Since the start of the third booster campaign for people over the age of 60 at the end of last month, the increase in the number of patients in serious condition has started to slow down in general. The doubling rate has also dropped to every 10 days.
“We are clearly seeing the impact,” Ash told KAN, adding that it seems that the third shot will last longer than the first two – even as much as nine to 12 months before another booster is required.
“The direction is good, but we have to wait longer and see that it continues,” tweeted Prof. Eran Segal, a computational biologist from the Weizmann Institute of Science who has been advising the coronavirus cabinet. “There is one clear conclusion: Go get vaccinated.”

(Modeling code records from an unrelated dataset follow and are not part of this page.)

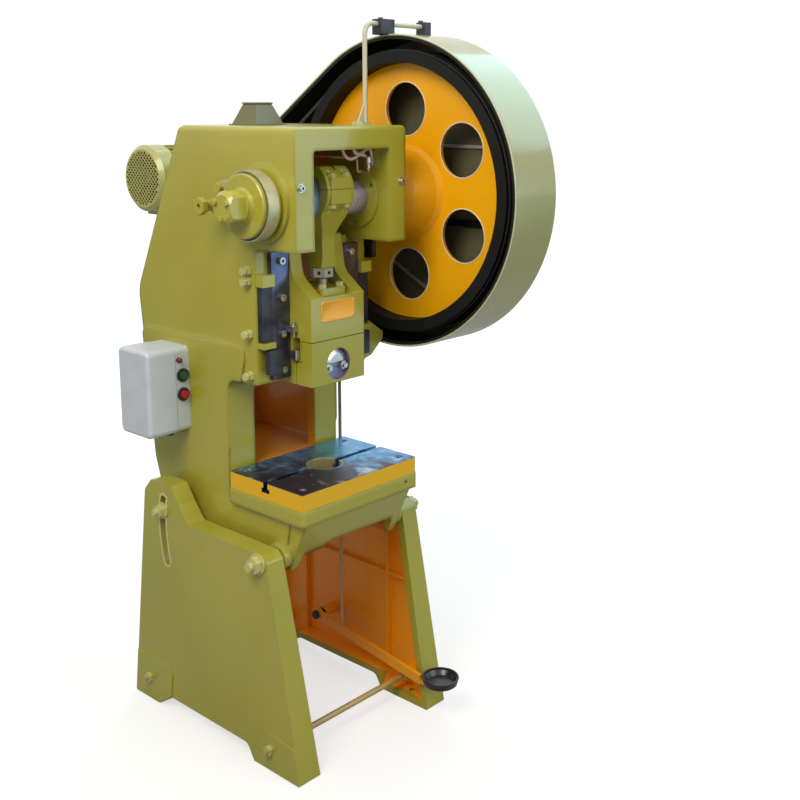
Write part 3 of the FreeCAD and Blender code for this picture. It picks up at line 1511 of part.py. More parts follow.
def pedal_pad():
    """Dished rubber foot pad with a raised rim."""
    x = pad_x
    y = pad_y
    radius = pad_diameter / 2
    low = pad_top - 26
    cup = turned_z([(low, radius - 12), (low + 5, radius - 5), (pad_top - 3, radius),
                    (pad_top, radius - 1)], x, y)
    dish = turned_z([(low + 8, radius - 16), (pad_top - 6, radius - 6), (pad_top + 1, radius - 5)],
                    x, y)
    return cup.cut(dish)


def pull_rod():
    """Rod from the treadle's pin to the clutch lever; its hook is open to the rear."""
    low = pull_pin_z - pull_reach
    rod = bent_bar([V(pull_rod_x, pull_rod_y, clutch_pivot[1]),
                    V(pull_rod_x, pull_rod_y, low),
                    V(pull_rod_x, pull_pin_y + 15, low)], 9, pull_rod_diameter)
    collar = rod_z(26, guide_lug_top + spring_length, guide_lug_top + spring_length + 8,
                   pull_rod_x, pull_rod_y)
    collar = collar.cut(block(0, half_width + 0.5, 0, 300, 0, 2000))
    eye = rod_x(22, pull_rod_x - 5, pull_rod_x + 5, pull_rod_y, clutch_pivot[1])
    pin = rod_x(8, pull_rod_x, pull_rod_x + 24, pull_rod_y, clutch_pivot[1])
    return rod.fuse([collar, eye, pin])


def clutch_lever():
    """Bent lever that holds the rolling key's tail until the pull rod draws it down."""
    y, z = clutch_pivot
    x0 = pull_rod_x + hook_reach
    x1 = x0 + clutch_lever_thickness
    lever = side_profile(
        [(y + 15, z - 12, 10), (y + 15, z + 12, 10), (44, z + 12, 10),
         (40, crank_height - 64, 2), (24, crank_height - 60, 2), (20, z - 12, 12)], x0, x1)
    lever = lever.cut(rod_x(14 + 2 * running_gap, 0, 400, y, z))
    return lever.cut(rod_x(9.6, 0, 400, pull_rod_y, z))


def clutch_bracket():
    """Plate on the frame's side with the lever's pin, the rod's guide and a stop block."""
    y, z = clutch_pivot
    x0 = half_width
    plate = side_profile(
        [(y - 80, z - 30, 8), (y + 30, z - 40, 12), (y + 34, z + 30, 12), (y - 80, z + 30, 8)],
        x0, x0 + 6)
    near = pull_rod_x + hook_reach
    far = near + clutch_lever_thickness
    pin = rod_x(14, x0 + 6, far + 4, y, z)
    spacer = rod_x(24, x0 + 6, near - contact_gap, y, z)
    collar = rod_x(24, far + contact_gap, far + 6, y, z)
    return plate.fuse([pin, spacer, collar])


def clutch_guides():
    """Guide lug of the pull rod and the stop block under the clutch lever."""
    lug = plan_profile(
        [(half_width, pull_rod_y - 16, 2), (pull_rod_x + 14, pull_rod_y - 16, 10),
         (pull_rod_x + 14, pull_rod_y + 16, 10), (half_width, pull_rod_y + 16, 2)],
        guide_lug_top - 16, guide_lug_top)
    lug = lug.cut(rod_z(pull_rod_diameter + 2 * running_gap, 0, 2000, pull_rod_x, pull_rod_y))
    stop = block(half_width, half_width + 32, 52, 96, clutch_pivot[1] - 72, clutch_pivot[1] - 38)
    return [lug, stop]


def biarc_edges(start, start_way, end, end_way):
    """Two tangent arcs from start to end that leave and arrive along the given ways."""
    chord = end.sub(start)
    ways = start_way.add(end_way)
    along = chord.dot(ways)
    spread = ways.dot(ways) - 4
    reach = (along - math.sqrt(along * along - spread * chord.dot(chord))) / spread
    first_knee = start.add(V(start_way).multiply(reach))
    last_knee = end.sub(V(end_way).multiply(reach))
    middle = first_knee.add(last_knee).multiply(0.5)
    edges = []
    for here, knee, there in ((start, first_knee, middle), (middle, last_knee, end)):
        back = here.sub(knee).normalize()
        ahead = there.sub(knee).normalize()
        half = back.getAngle(ahead) / 2
        radius = here.sub(knee).Length * math.tan(half)
        centre = knee.add(back.add(ahead).normalize().multiply(radius / math.sin(half)))
        nearest = knee.sub(centre).normalize().multiply(radius).add(centre)
        edges.append(Part.Arc(here, nearest, there).toShape())
    return edges


def return_spring():
    """Compression spring on the pull rod, between the guide lug and the rod's collar."""
    low = guide_lug_top + spring_wire / 2 + contact_gap
    rise = spring_length - spring_wire - 2 * contact_gap
    radius = spring_coil / 2 - spring_wire / 2

    def place(turn):
        angle = 2 * math.pi * turn
        return V(pull_rod_x + radius * math.cos(angle), pull_rod_y + radius * math.sin(angle),
                 low + rise * turn / spring_turns)

    def way(turn):
        angle = 2 * math.pi * turn
        around = 2 * math.pi * radius
        return V(-around * math.sin(angle), around * math.cos(angle), rise / spring_turns).normalize()

    edges = []
    for quarter in range(4 * spring_turns):
        here = quarter / 4
        there = (quarter + 1) / 4
        edges.extend(biarc_edges(place(here), way(here), place(there), way(there)))
    section = Part.Wire(Part.makeCircle(spring_wire / 2, place(0), way(0)))
    spring = Part.Wire(edges).makePipeShell([section], True, False)
    samples = [place(index / 16) for index in range(16 * spring_turns + 1)]
    gap = min(a.distanceToPoint(b) for number, a in enumerate(samples)
              for b in samples[number + 8:]) - spring_wire
    print("return spring: least gap between turns", round(gap, 2), "mm")
    return spring


# ---------------------------------------------------------------- control box
button_x = (box_seam - lower_half) / 2
lamp_height = box_bottom + 216
start_height = box_bottom + 170
stop_height = box_bottom + 113


def control_box_base():
    """Back half of the switch box, bored for its buttons, with a cable gland below."""
    base = side_profile(
        rectangle(box_front, box_front + box_depth, box_bottom, box_bottom + box_height, 16),
        box_seam, -lower_half)
    for z in (start_height, stop_height):
        base = base.cut(rod_y(button_diameter, box_front - 1, box_front + 22, button_x, z))
    return base


def control_box_cover():
    """Moulded cover with rounded edges."""
    cover = side_profile(
        rectangle(box_front - 2, box_front + box_depth + 2, box_bottom - 2,
                  box_bottom + box_height + 2, 18), box_left, box_seam)
    edges = [edge for edge in cover.Edges
             if all(abs(vertex.X - box_left) < 0.01 for vertex in edge.Vertexes)]
    return cover.makeFillet(12, edges)


def button_bezels():
    bezels = []
    for z in (start_height, stop_height):
        ring = rod_y(40, box_front - 5, box_front, button_x, z)
        bezels.append(ring.cut(rod_y(button_diameter + 2 * contact_gap, box_front - 6,
                                     box_front + 1, button_x, z)))
    return bezels


def push_button(z, proud):
    """Button head and stem, with room behind the stem for its travel."""
    stem = rod_y(button_diameter - 2 * contact_gap, box_front - 5,
                 box_front + 22 - button_travel - 1, button_x, z)
    head = rod_y(button_diameter - 2 * contact_gap, box_front - 5 - proud, box_front - 5,
                 button_x, z)
    return stem.fuse(head).removeSplitter()


def indicator_lamp():
    x = button_x - 12
    collar = rod_y(16, box_front - 6, box_front, x, lamp_height)
    dome = Part.makeSphere(8, V(x, box_front - 6, lamp_height))
    proud = block(x - 9, x + 9, box_front - 20, box_front - 3, lamp_height - 9, lamp_height + 9)
    return collar.fuse(dome.common(proud))


def cable_gland():
    z = box_bottom
    return turned_z([(z - 26, 9), (z - 22, 12), (z - 12, 12), (z - 12, 15), (z, 15)],
                    button_x, box_front + box_depth / 2)


# ---------------------------------------------------------------- the assembly
def build():
    leg = right_leg()
    write("left_leg", mirrored(leg))
    write("right_leg", treadle_leg(leg))
    write("tie_rods", tie_rod_piece(tie_front), tie_rod_piece(tie_rear))
    write("tie_rod_nuts", *tie_rod_nuts())
    write("pivot_bolts", *pivot_bolts())
    write("treadle_pin", treadle_pin())

    write("frame_casting", frame_casting())
    write("bolster_plate", bolster_plate())
    write("socket_screws", *bolster_screws(), *gib_screws())
    write("lock_bolts", *lock_bolts())
    right_bush = bearing_bush()
    write("bearing_bushes", right_bush, mirrored(right_bush))
    write("guide_bars", *guide_bars())
    write("gib_backing", *gib_backing())
    write("gib_keepers", *gib_keepers())
    write("hexagon_bolts", *gib_adjusters(), *motor_feet_bolts())
    write("knockout_stops", *knockout_stops())
    write("brake_band", brake_band())
    write("brake_lining", brake_lining())
    write("brake_anchors", *brake_anchors())
    write("motor_bracket", motor_bracket())
    write("motor_housing", motor_housing())
    write("fan_cover", fan_cover())
    write("terminal_box", terminal_box())
    write("belt_guard", belt_guard())
    write("guard_stays", guard_stay())
    write("guard_clamps", *guard_clamps(), lower_bracket())
    write("drive_belts", *drive_belts())
    write("oil_box", oil_box())
    write("oil_pipes", *oil_pipes())
    write("oil_cups", *oil_cups())
    write("clutch_bracket", clutch_bracket(), *clutch_guides())
    write("return_spring", return_spring())
    write("control_box_base", control_box_base())
    write("control_box_cover", control_box_cover())
    write("box_fittings", *button_bezels(), cable_gland())
    write("indicator_lamp", indicator_lamp())

    write("crankshaft", crankshaft())
    write("crank_collars", clutch_ring(), crank_end_plate())
    write("brake_drum", brake_drum().fuse([brake_hub()] + brake_hub_screws()))
    write("connecting_rod", connecting_rod())
    write("rod_cap", rod_cap())
    write("rod_cap_bolts", *rod_cap_bolts())
    write("rod_bearing", rod_bearing())
    write("ball_screw", ball_screw())
    write("slide_casting", slide_casting())
    write("shank_clamp", shank_clamp())
    write("slide_fasteners", *clamp_hardware(), *ball_cap_bolts())
    write("ball_cap", ball_cap())
    write("knockout_bar", knockout_bar())
    write("flywheel", flywheel())
    write("flywheel_bush", flywheel_bush())
    write("motor_shaft", motor_shaft_piece())
    write("motor_pulley", motor_pulley())
    write("motor_fan", motor_fan())
    write("treadle_lever", treadle_lever())
    write("pedal_pad", pedal_pad())
    write("pull_rod", pull_rod())
    write("clutch_lever", clutch_lever())
    write("start_button", push_button(start_height, 6))
    write("stop_button", push_button(stop_height, 9))


os.makedirs("parts", exist_ok=True)
build()
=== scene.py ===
import math

import bmesh
import bpy
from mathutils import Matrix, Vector
from mathutils.bvhtree import BVHTree


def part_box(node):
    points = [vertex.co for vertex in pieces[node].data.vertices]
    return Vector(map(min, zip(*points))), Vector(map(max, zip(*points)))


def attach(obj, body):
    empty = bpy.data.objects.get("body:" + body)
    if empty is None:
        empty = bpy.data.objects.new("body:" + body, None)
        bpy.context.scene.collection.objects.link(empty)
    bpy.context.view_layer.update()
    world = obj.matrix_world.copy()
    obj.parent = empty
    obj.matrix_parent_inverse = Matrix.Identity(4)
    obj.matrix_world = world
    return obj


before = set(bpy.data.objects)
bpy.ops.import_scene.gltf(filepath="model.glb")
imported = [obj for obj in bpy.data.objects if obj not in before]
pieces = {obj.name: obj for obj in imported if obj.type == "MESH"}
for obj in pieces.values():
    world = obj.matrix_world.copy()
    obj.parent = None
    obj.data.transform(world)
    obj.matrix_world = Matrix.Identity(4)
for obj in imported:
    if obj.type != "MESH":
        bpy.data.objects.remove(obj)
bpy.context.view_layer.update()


# ---------------------------------------------------------------- the camera
# Eye height, a little to the left of the operator's place, so that the left side and the
# front both show. The lens is a short portrait lens; a small shift keeps the uprights
# nearly parallel.
viewpoint = Vector((-2.091, -2.4035, 1.820))
heading = math.radians(47.53)
downward = math.radians(11.13)
lens = bpy.data.cameras.new("eye")
lens.lens = 49.37
lens.sensor_width = 36.0
lens.shift_y = -0.10
eye = bpy.data.objects.new("eye", lens)
bpy.context.scene.collection.objects.link(eye)
eye.location = viewpoint
eye.rotation_euler = (math.pi / 2 - downward, 0.0, -heading)
bpy.context.scene.camera = eye
bpy.context.scene.view_settings.view_transform = "Standard"


# ---------------------------------------------------------------- the floor and the light
# A plain white studio: a pale floor that keeps the press's shadow, a large soft warm lamp from
# the left, and cool ones in front, overhead and behind. Two pale cards show only as
# reflections in the gloss of the enamel.

def feed(tree, given, socket):
    """A socket takes what another one gives, or a plain value or colour."""
    if isinstance(given, bpy.types.NodeSocket):
        tree.links.new(given, socket)
    elif given is not None:
        socket.default_value = (*given, 1.0) if socket.type == "RGBA" else given


def maths(tree, operation, first, second=None):
    """One step of arithmetic."""
    step = tree.nodes.new("ShaderNodeMath")
    step.operation = operation
    feed(tree, first, step.inputs[0])
    feed(tree, second, step.inputs[1])
    return step.outputs[0]


def spread(tree, value, low, high, to_low=0.0, to_high=1.0):
    """Stretches low to high over to_low to to_high, and holds it there beyond them."""
    reach = tree.nodes.new("ShaderNodeMapRange")
    for socket, given in (("Value", value), ("From Min", low), ("From Max", high),
                          ("To Min", to_low), ("To Max", to_high)):
        feed(tree, given, reach.inputs[socket])
    return reach.outputs["Result"]


def object_place(tree):
    return tree.nodes.new("ShaderNodeTexCoord").outputs["Object"]


def looked_at(tree, gloss_share):
    """One where the eye or clear plastic looks straight at it; gloss sees only its share."""
    rays = tree.nodes.new("ShaderNodeLightPath").outputs
    in_gloss = maths(tree, "MULTIPLY", rays["Is Glossy Ray"], gloss_share)
    return maths(tree, "MAXIMUM", maths(tree, "MAXIMUM", rays["Is Camera Ray"], in_gloss),
                 rays["Is Transmission Ray"])


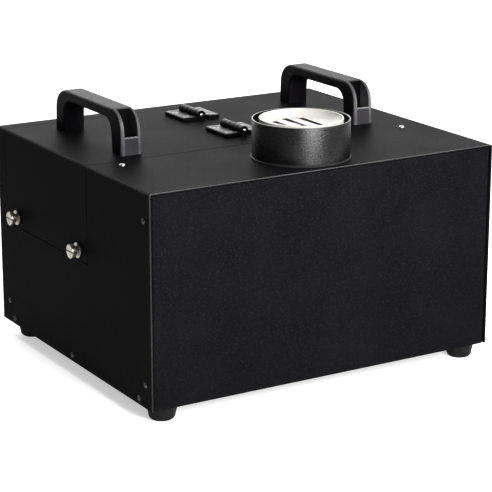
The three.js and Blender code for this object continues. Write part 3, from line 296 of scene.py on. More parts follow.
def tube_black():
    """The tube's black paint, with fine rings round it, and duller on the lip at its foot."""
    coat = Finish("tube_black")
    streak = coat.noise(1, 3.0, 0.6, coat.stretched(30, 30, 2200))
    grain = coat.noise(650, 2.0, 0.6)
    height = coat.axes()[2]
    lip = coat.between(height, tube_low.z + 3 * MM, tube_low.z + 2 * MM)
    return coat.shade(
        Base_Color=coat.mixed(coat.between(streak, 0.35, 0.7), grey(0.0012), grey(0.003)),
        Roughness=coat.spread(streak, 0.25, 0.33) + coat.spread(grain, -0.05, 0.05) + lip * 0.4,
        Specular_IOR_Level=0.22,
        Normal=coat.bump(streak * 0.5 + grain * 1.2, 0.35 * MM, 0.8),
    )


def moulded_black():
    plastic = Finish("moulded_black")
    grain = plastic.noise(1500, 2.0, 0.6)
    flow = plastic.noise(30, 4.0, 0.55)
    colour = plastic.mixed(
        plastic.between(flow, 0.35, 0.7), (0.0018, 0.0016, 0.002, 1), (0.0036, 0.0033, 0.0039, 1)
    )
    return plastic.shade(
        Base_Color=colour,
        Roughness=plastic.spread(flow, 0.32, 0.42),
        Specular_IOR_Level=0.032,
        Normal=plastic.bump(grain, 0.05 * MM, 0.5),
    )


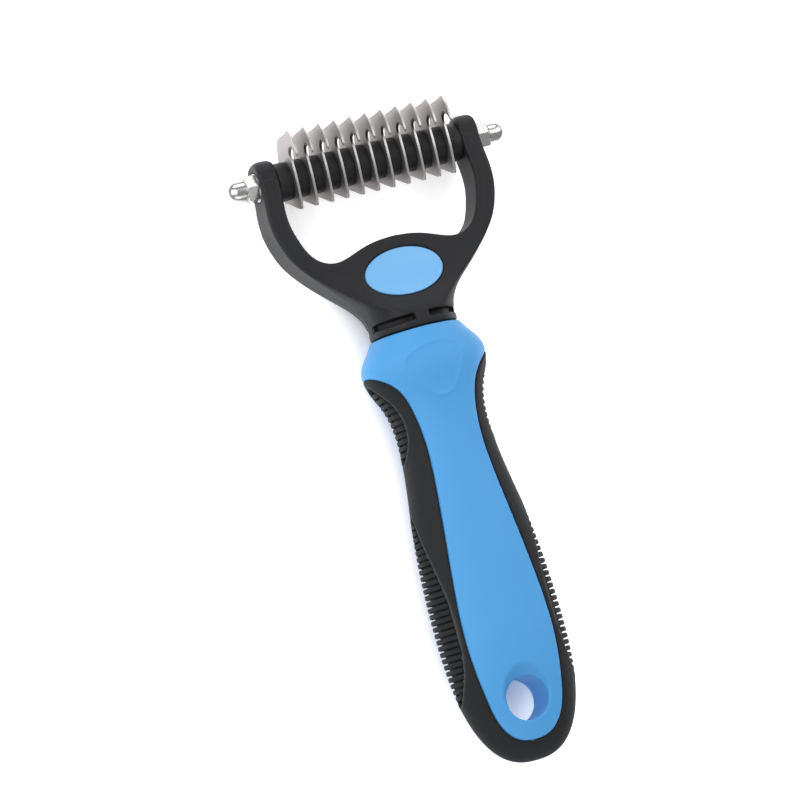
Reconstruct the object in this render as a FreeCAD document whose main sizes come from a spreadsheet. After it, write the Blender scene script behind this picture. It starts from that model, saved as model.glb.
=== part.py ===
"""Dematting comb: hook blades and spacers on a keyed rod, held between the arms of a fork whose
tang sits in a two-colour handle. Dome nuts clamp the pack.

Frame, in millimetres: X along the rod, Y up the handle towards the blades, Z out of the front
face. The origin is the centre of the hanging hole, on the mid-plane of the handle.
"""

import FreeCAD, Part

import math
import os

import Sketcher
from FreeCAD import Placement, Rotation, Vector

# ---------------------------------------------------------------- sizes

# Sizes that can be set by themselves.
DRIVING = {
    # the pack on the rod
    "blade_count": 11,
    "blade_thick": 0.8,
    "spacer_len": 4.45,
    "end_spacer_len": 4.6,
    "pack_play": 0.05,
    "spacer_dia": 12.4,
    "spacer_edge": 0.25,
    "rod_dia": 5.0,
    "rod_flat_share": 0.82,
    "rod_engaged": 6.6,
    "key_play": 0.05,
    "rod_play": 0.08,
    "thread_play": 0.05,
    # the hook blade, measured from the rod axis: rise up the handle, reach out of the front
    "apex_rise": 13.2,
    "apex_reach": 12.9,
    "beak_tip_rise": 4.3,
    "beak_tip_reach": 15.2,
    "beak_radius": 16.0,
    "throat_rise": 5.3,
    "throat_reach": 11.0,
    "throat_radius": 2.6,
    "edge_radius": 28.0,
    "heel_drop": 10.6,
    "heel_reach": 5.2,
    "corner_drop": 4.8,
    "corner_back": 10.4,
    "top_back_rise": 13.6,
    "top_back": 0.4,
    # nuts and washers
    "nut_flats": 8.0,
    "nut_hex_len": 3.9,
    "nut_len": 10.4,
    "nut_dome_dia": 7.7,
    "nut_groove": 0.25,
    "nut_bore_len": 7.9,
    "washer_dia": 9.2,
    "washer_thick": 1.0,
    "washer_play": 0.2,
    "washer_sink": 0.1,
    "washer_bore_play": 0.15,
    # the fork
    "hole_to_rod": 177.0,
    "head_len": 56.0,
    "arm_width": 6.3,
    "arm_depth": 13.0,
    "arm_end_rise": 8.1,
    "arm_end_round": 2.2,
    "arm_edge_round": 1.6,
    "arm_straight": 7.0,
    "arm_bow": 0.9,
    "bow_drop": 12.0,
    "bend_drop": 21.5,
    "plate_top_drop": 25.4,
    "trough_out": 20.0,
    "trough_drop": 29.7,
    "slope_out": 31.1,
    "slope_drop": 30.8,
    "flare_out": 18.1,
    "flare_drop": 44.2,
    "neck_half_width": 14.5,
    "neck_straight": 5.5,
    "neck_half_depth": 12.5,
    "neck_round": 11.6,
    "collar_len": 2.3,
    "neck_slot_len": 2.0,
    "neck_slot_depth": 1.8,
    "neck_slot_out": 13.2,
    "neck_rib": 4.6,
    "inlay_half_width": 13.1,
    "inlay_half_height": 7.8,
    "inlay_drop": 37.4,
    "inlay_recess": 1.5,
    "inlay_play": 0.05,
    "tang_width": 15.0,
    "tang_depth": 8.0,
    "tang_len": 34.0,
    "tang_play": 0.1,
    # the handle, by stations given as shares of its length above the hole
    "top_gap": 0.35,
    "top_half_width": 14.9,
    "top_half_depth": 13.1,
    "shoulder_share": 0.913,
    "shoulder_half_width": 20.7,
    "shoulder_half_depth": 14.3,
    "throat_share": 0.826,
    "throat_half_width": 17.3,
    "throat_half_depth": 12.6,
    "waist_share": 0.727,
    "waist_half_width": 15.4,
    "waist_half_depth": 11.1,
    "palm_share": 0.496,
    "palm_half_width": 18.7,
    "palm_half_depth": 11.1,
    "belly_share": 0.198,
    "belly_half_width": 21.1,
    "belly_half_depth": 11.5,
    "butt_drop": 19.8,
    # the blue panel between the two sides of the grip
    "panel_top_share": 0.921,
    "panel_shoulder_inset": 3.3,
    "panel_throat_half_width": 12.6,
    "panel_waist_half_width": 9.3,
    "panel_palm_half_width": 10.8,
    "panel_belly_half_width": 14.5,
    "panel_hole_half_width": 12.5,
    "panel_foot_half_width": 8.4,
    "panel_foot_drop": 10.2,
    "panel_butt_drop": 13.2,
    # the hanging hole and the core
    "hole_dia": 14.0,
    "hole_flare": 1.7,
    "hole_flare_depth": 4.25,
    "hole_wall_half": 8.0,
    "core_width": 19.0,
    "core_depth": 12.0,
    "core_end": 13.0,
    # ribbed patches on the grip
    "rib_pitch": 2.05,
    "rib_gap": 1.0,
    "rib_depth": 1.7,
    "upper_patch_low_share": 0.678,
    "upper_patch_high_share": 0.868,
    "lower_patch_low_share": 0.033,
    "lower_patch_high_share": 0.53,
}

# Sizes that follow from the driving ones.
WORKED_OUT = {
    "rod_flats": "rod_dia * rod_flat_share",
    "blade_pitch": "blade_thick + spacer_len",
    "pack_half": "(blade_count * blade_thick + (blade_count - 1) * spacer_len) / 2",
    "arm_inner": "pack_half + end_spacer_len + pack_play",
    "arm_outer": "arm_inner + arm_width",
    "rod_half": "arm_outer + rod_engaged",
    "arm_bore_dia": "rod_dia + 2 * rod_play",
    "washer_seat_dia": "washer_dia + 2 * washer_play",
    "washer_seat_len": "washer_thick + washer_sink",
    "plate_half": "arm_depth / 2",
    "inlay_at": "hole_to_rod - inlay_drop",
    "inlay_floor": "plate_half - inlay_recess",
    "handle_top": "hole_to_rod - head_len",
    "skin_top": "handle_top - top_gap",
    "shoulder_at": "handle_top * shoulder_share",
    "throat_at": "handle_top * throat_share",
    "waist_at": "handle_top * waist_share",
    "palm_at": "handle_top * palm_share",
    "belly_at": "handle_top * belly_share",
    "panel_top": "handle_top * panel_top_share",
    "upper_patch_low": "handle_top * upper_patch_low_share",
    "upper_patch_high": "handle_top * upper_patch_high_share",
    "lower_patch_low": "handle_top * lower_patch_low_share",
    "lower_patch_high": "handle_top * lower_patch_high_share",
}

# How far cutting blocks run past the solids that they cut.
CLEAR = 30.0

doc = FreeCAD.newDocument("dematting_comb")
sheet = doc.addObject("Spreadsheet::Sheet", "sizes")


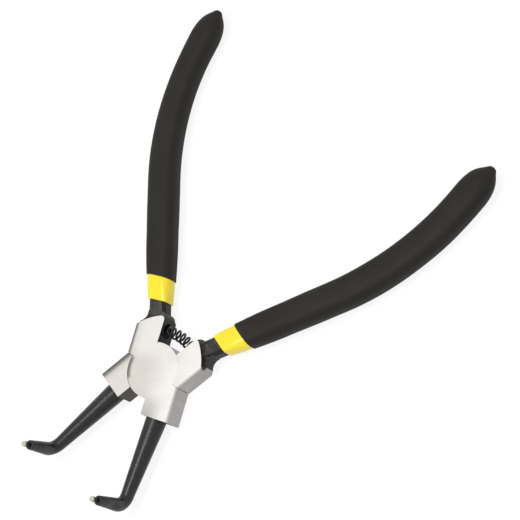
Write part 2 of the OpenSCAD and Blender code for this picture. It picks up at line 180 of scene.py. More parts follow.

It is expected that the third shot will be available to everyone who vaccinated more than five months ago within the next week or two.
“Here in Israel, you can protect yourself, your livelihood, the economy, our security, the health of our children,” the prime minister said.
He added that he had instructed the health funds to open hundreds more vaccination complexes across the country to accommodate what he hopes will be an influx of people registered to get a third shot.
Over the weekend, tens of thousands of Israelis between 40 and 49 had gotten the jab through the country’s four health funds, who shared pictures of people smiling as they got inoculated in their clinics.
The health funds reported around 100,000 others had made appointments. 
Dr. Sharon Alroy-Preis, head of Public Health Services, was among those who vaccinated at Clalit in Haifa on Friday afternoon.
“We are seeing profound effectiveness, efficacy, of the vaccines,” Bennett said. “It is working, it is safe, and it is the way to defeat this virus. We need all together, to work together, in order to defeat it.
 “We from Israel are going to share all the data, all the insights from this pioneering [project],” he continued. “I am happy to hear that many other countries are following suit because at the end of the day this is a global war on COVID, and we have got to win.”